Vladimir Putin and Recep Tayyip Erdogan struck a deal in Sochi which requires Kurdish fighters to withdraw from Syria’s border with Turkey, or face annihilation at the hands of the Turkish military.
This is, in essence, an expanded version of the “deal” Mike Pence and Mike Pompeo struck with Erdogan in Ankara last week.
Russia and Bashar al-Assad’s forces will now “oversee” a YPG pullback from the entire border. The Kurds will be forced to retreat at least 19 miles into Syria, under Putin’s agreement with Erdogan, who had been hoping to marshal support for extending his long-sought “buffer” zone west of where this month’s incursion was concentrated. In order to do that, he needed Putin’s blessing. He now he appears to have it.
Assad’s forces will conduct border patrols starting Wednesday. Less than a week from now, Turkish and Russian forces will together occupy a strip of territory in the northeast where US troops formerly resided with America’s YPG allies.
Erdogan and Putin agreed to a “joint monitoring and verification mechanism”, and Putin’s spokesman Dmitry Peskov made it clear that if the YPG refuses to abide by the agreement (which they were not consulted on), Russian MPs and Syrian border guards will not assist them. “Kurdish formations would then fall under the weight of the Turkish army”, Peskov said.
Russia took the opportunity to rub it in. According to Ifax, Moscow and Ankara are now in discussions for Erdogan to take delivery of more Russian-made S-400 missile systems. Erdogan’s brazen decision to ignore US demands that he not acquire the technology stunned Congress, and while Turkey was expelled from the F-35 program for the move, questions remain about whether the Trump White House is committed to keeping the pressure on. Trump has repeatedly blamed Barack Obama for Erdogan’s decision to acquire the Russian systems.
The Turkish defense ministry has ended – for now – its cross-border offensive after the US told Erdogan that the YPG had completely evacuated from the area, in line with Ankara’s demands. “At this stage, there is no further need to conduct a new operation outside the present operation area”, Turkey said, shortly after the deal with Putin was done.
Turkish foreign minister Mevlut Cavusoglu acknowledged Wednesday that Turkey will need to cooperate at some level with Damascus in order to prevent skirmishes between the Turkish military and Assad’s border patrols.

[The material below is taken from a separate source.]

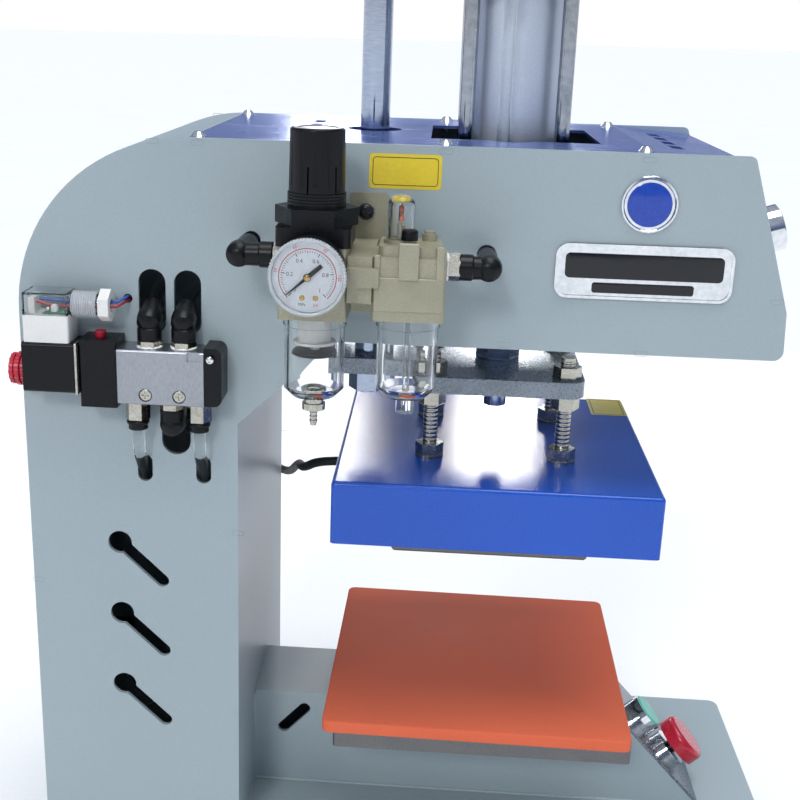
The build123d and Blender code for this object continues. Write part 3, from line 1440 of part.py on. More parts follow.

As noted here on Tuesday, after Assad’s troops pushed north in the wake of the US withdrawal, Erdogan’s vision of a “safe zone” along the entire border would be subject to Kremlin approval and likely would not take the form of permanent Turkish military presence deep into Syria.
That appears to have been a reasonably accurate assessment, although Turkish troops will be allowed to effectively administer territory seized this month for the time being.
Irrespective of whether Russia and Assad will, for now, fall back in the event YPG fighters refuse to leave and come under fire from the Turkish military, over the longer-haul, Erdogan likely won’t be able to set up a long line of border outposts in Syrian territory.
As Yury Barmin, a Middle East specialist at Moscow Policy Group, told Reuters, “This also means de facto recognition of Assad by Erdogan”.
The Kremlin’s Peskov mocked Trump. “The Americans prefer[ed] to leave the Kurds at the border and almost force them to fight the Turks”, he said.